# G4 is back?



## djpannda (Jul 23, 2021)

Hello Guys,
 Did you know? G4 is back?
I remember the Early 2000s, This was the Channel! I, for one, support this remake.
 They announced their comeback in Nov. and are still in "beta" but stated to live stream a "attack of the show" like content and Its actually pretty funny. Theres a lot of new X-play reviews and who the fuck can not say Sessler is not fun to listen to. Plus they got the C*ompletionist!*
Granted the budget is not existing but still really entertaining. 

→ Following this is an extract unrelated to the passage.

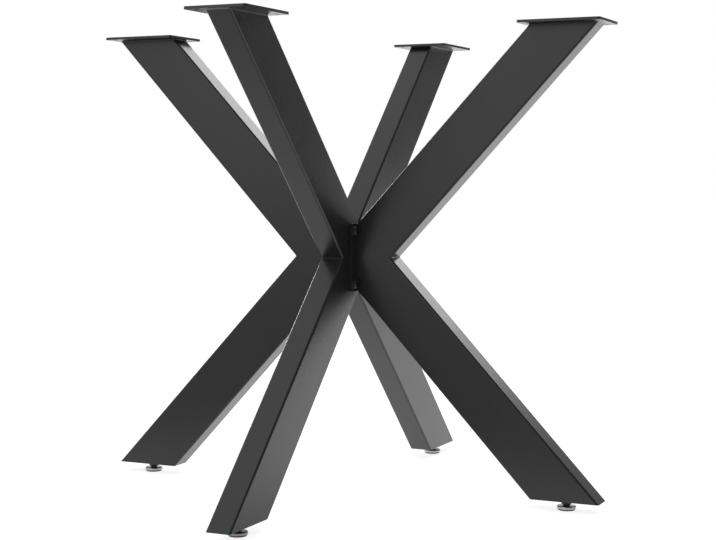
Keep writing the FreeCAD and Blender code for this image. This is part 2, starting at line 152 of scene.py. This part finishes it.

https://www.youtube.com/c/G4TV/videos


----------



## The Catboy (Jul 25, 2021)

They better bring back Code Monkeys


----------



## godreborn (Jul 25, 2021)

brings back memories of how shitty the launch lineup of the ps3 was, and that thing was what $599 U.S. dollars?  the reviews were hilarious.


----------



## Joe88 (Jul 25, 2021)

They destroyed techtv and all the shows that were on it, then became a spiketv knockoff soon after.
It should stay dead.


----------



## djpannda (Jul 26, 2021)

Joe88 said:


> They destroyed techtv and all the shows that were on it, then became a spiketv knockoff soon after.
> It should stay dead.


Oh man, screensavers was the show that changed my life.. I built my first pc because of that show!!! But to be fair Attack of the Show was pure adolescence in a bottle fun


----------



## Valwinz (Jul 26, 2021)

Woke G4 is back you mean


----------



## Jayro (Jul 26, 2021)

djpannda said:


> Oh man, screensavers was the show that changed my life.. I built my first pc because of that show!!! But to be fair Attack of the Show was pure adolescence in a bottle fun


My fave episode of Attack of the Show was when Kevin Rose ran around the office, "hitting" people with a keyboard saying "YOU'VE BEEN HOME-ROWED!"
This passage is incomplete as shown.